The NYSE/Securitize announcement validates our thesis. Tokenization is no longer an experiment. It is becoming a standard infrastructure progressively establishing itself across all market segments. We anticipate that by end of 2026, between 15 and 20% of new corporate and sovereign debt issuances will be tokenized. For equities, the pace will be slower (5-8%), as governance and voting rights issues are more complex to manage on-chain.
Our recommendation for investors: begin exposure now, but progressively and diversified. Regulated platforms like Securitize, Ondo, and Backed offer a solid entry point with manageable risk. Avoid unregulated platforms or those based in opaque jurisdictions. And crucially, do not overlook tax considerations: tokenized securities are subject to the same rules as traditional securities (capital gains, social contributions), but their on-chain traceability significantly simplifies tax reporting and optimization.
The transformation is just beginning
The tokenization of listed shares by NYSE and Securitize, coupled with SEC exemptions, marks the entry into a new phase of blockchain securities innovation. We are leaving the era of experimentation and entering large-scale deployment. Volumes will grow rapidly: Goldman Sachs forecasts that the tokenized asset market will reach $16 trillion by 2030, approximately 10% of current global market capitalization.
This growth will not be linear.
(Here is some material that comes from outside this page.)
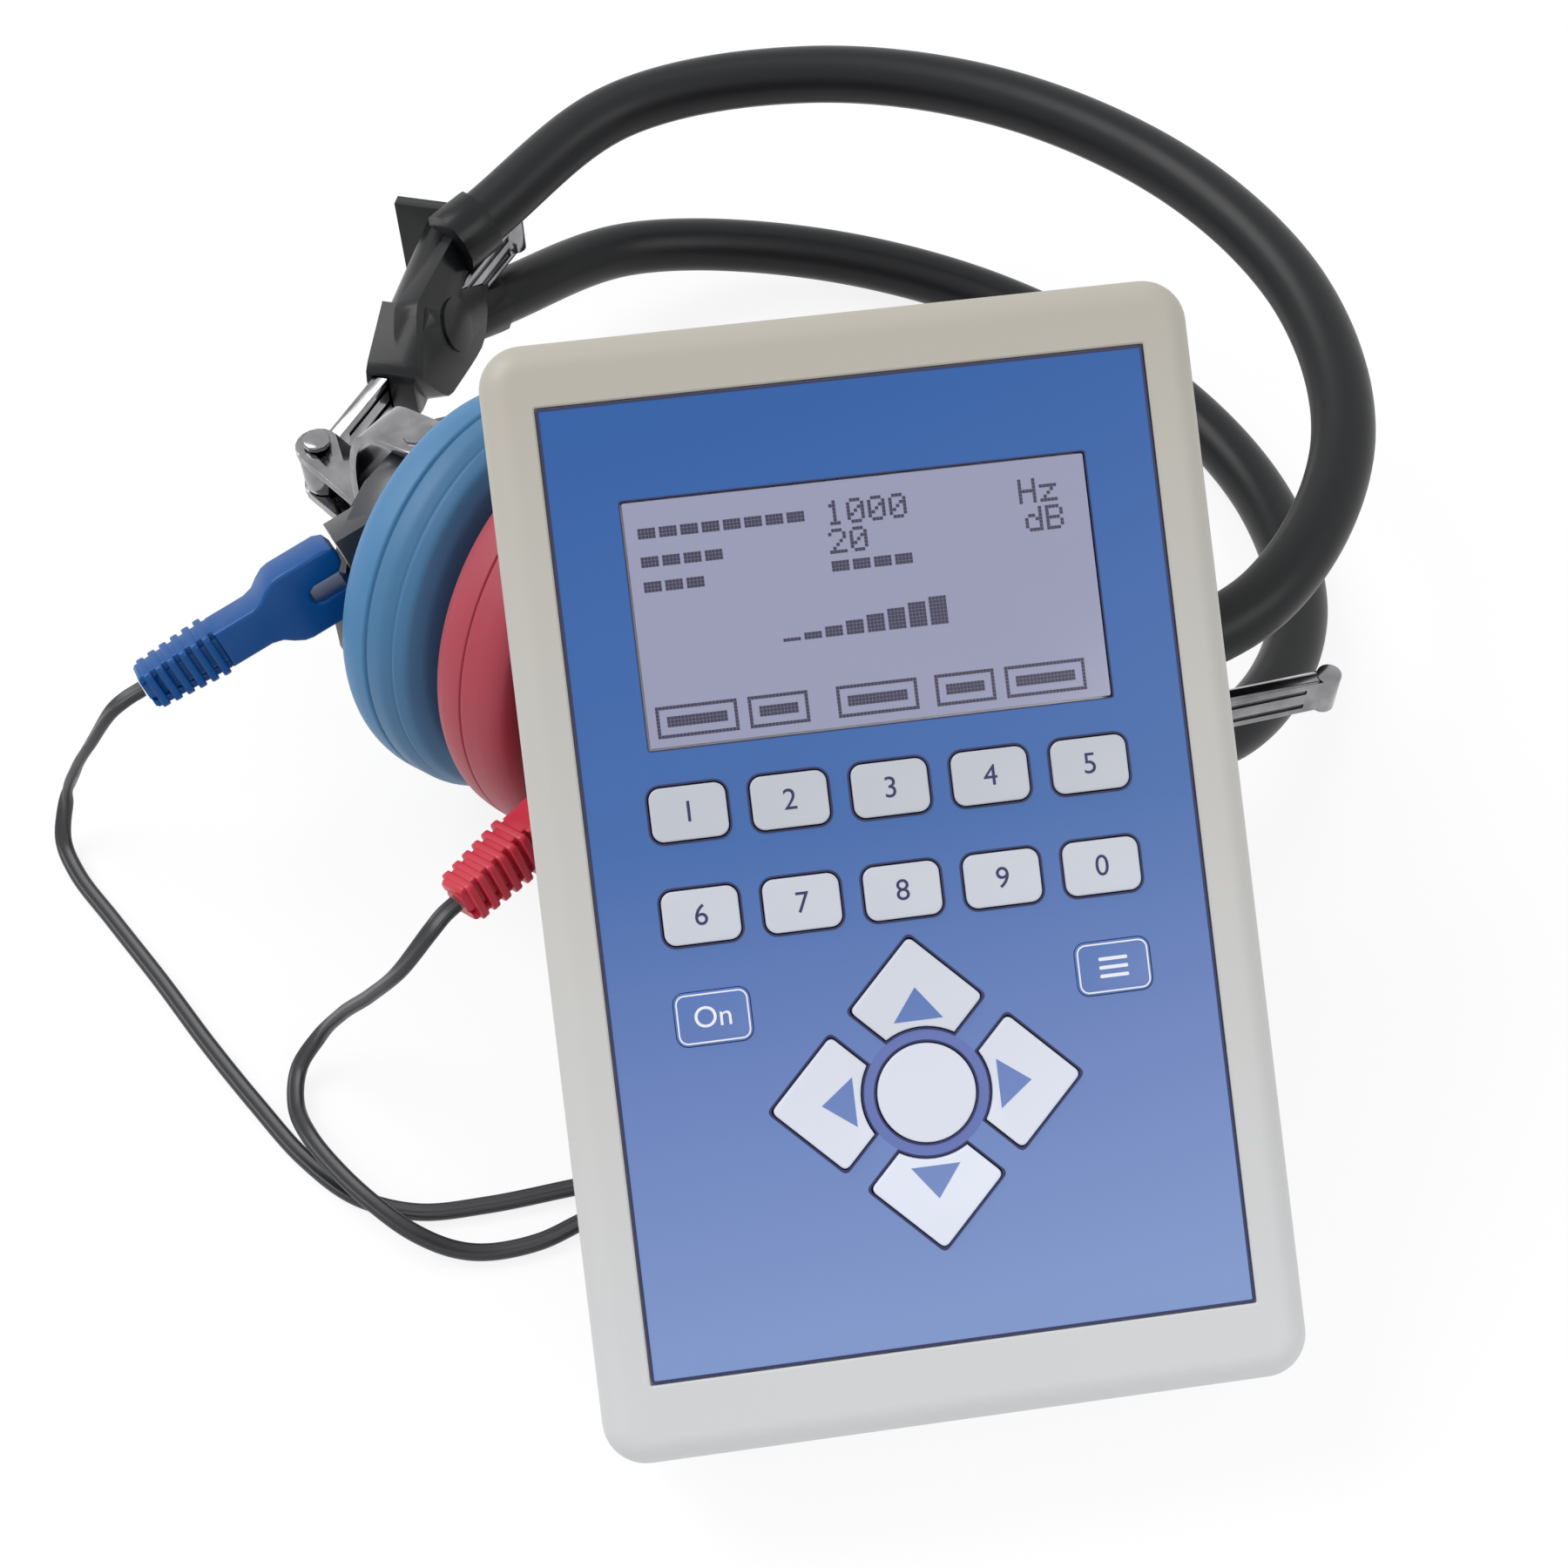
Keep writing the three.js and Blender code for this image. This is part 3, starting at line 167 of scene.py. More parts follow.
def headset_sizes():
    return bpy.context.scene.headset_sizes


def colours():
    return bpy.context.scene.part_colours


# Materials
def set_inputs(made, values):
    for label, value in values.items():
        made.inputs[label].default_value = value
    return made


def node(tree, kind, operation=None, inputs=None):
    """A new node, with its operation and the values of its inputs."""
    made = tree.nodes.new(kind)
    if operation:
        made.operation = operation
    return set_inputs(made, inputs or {})


def wire(tree, *links):
    """Joins nodes; each link is a node, its output, the next node and its input."""
    for source, output, target, entry in links:
        tree.links.new(source.outputs[output], target.inputs[entry])


def group_tree(name, inputs, outputs):
    """An empty shader group, with its inlet and its outlet."""
    tree = bpy.data.node_groups.new(name, "ShaderNodeTree")
    for label, default in inputs:
        socket = tree.interface.new_socket(label, in_out="INPUT", socket_type="NodeSocketFloat")
        socket.default_value = default
    for label in outputs:
        tree.interface.new_socket(label, in_out="OUTPUT", socket_type="NodeSocketFloat")
    return tree, node(tree, "NodeGroupInput"), node(tree, "NodeGroupOutput")


def grain_group():
    """Moulded grain: a fine height, and a broad tone that drifts over the piece."""
    found = bpy.data.node_groups.get("moulded grain")
    if found:
        return found
    tree, inlet, outlet = group_tree(
        "moulded grain", [("Fine Scale", 1500), ("Broad Scale", 40)], ["Height", "Tone"])
    place = node(tree, "ShaderNodeTexCoord")
    for scale, detail, result in (("Fine Scale", 3, "Height"), ("Broad Scale", 2, "Tone")):
        noise = node(tree, "ShaderNodeTexNoise", inputs={"Detail": detail})
        wire(tree, (place, "Object", noise, "Vector"), (inlet, scale, noise, "Scale"),
             (noise, "Fac", outlet, result))
    return tree


def dust_group():
    """Handling marks: sparse soft patches that dull a gloss."""
    found = bpy.data.node_groups.get("handling marks")
    if found:
        return found
    tree, inlet, outlet = group_tree("handling marks", [("Scale", 90), ("Amount", 0.5)], ["Mask"])
    place = node(tree, "ShaderNodeTexCoord")
    cloud = node(tree, "ShaderNodeTexNoise", inputs={"Detail": 5})
    spread = node(tree, "ShaderNodeMapRange", inputs={"From Min": 0.5, "From Max": 0.75})
    scaled = node(tree, "ShaderNodeMath", "MULTIPLY")
    wire(tree, (place, "Object", cloud, "Vector"), (inlet, "Scale", cloud, "Scale"),
         (cloud, "Fac", spread, "Value"), (spread, "Result", scaled, 0), (inlet, "Amount", scaled, 1),
         (scaled, 0, outlet, "Mask"))
    return tree


def place_group(tree, group, values):
    placed = node(tree, "ShaderNodeGroup")
    placed.node_tree = group
    return set_inputs(placed, values)


def mixed(tree, tone, ends, target):
    """Feeds a target's input with a mix of two ends, which are colours or outputs."""
    mix = node(tree, "ShaderNodeMix")
    mix.data_type = "RGBA"
    wire(tree, (*tone, mix, "Factor"))
    for label, value in zip("AB", ends):
        socket = [s for s in mix.inputs if s.name == label and s.type == "RGBA"][0]
        if isinstance(value, bpy.types.NodeSocket):
            tree.links.new(value, socket)
        else:
            socket.default_value = (*value, 1)
    tree.links.new([s for s in mix.outputs if s.type == "RGBA"][0], target)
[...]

There will be platform failures, security incidents, and regulatory adjustments. But the direction is clear. Traditional financial markets are gradually migrating toward blockchain infrastructure, driven by efficiency gains too significant to ignore. Players who anticipate this shift and adapt their technology stack now will gain lasting strategic advantage. Those who wait until the transition is complete will discover they have already lost five years.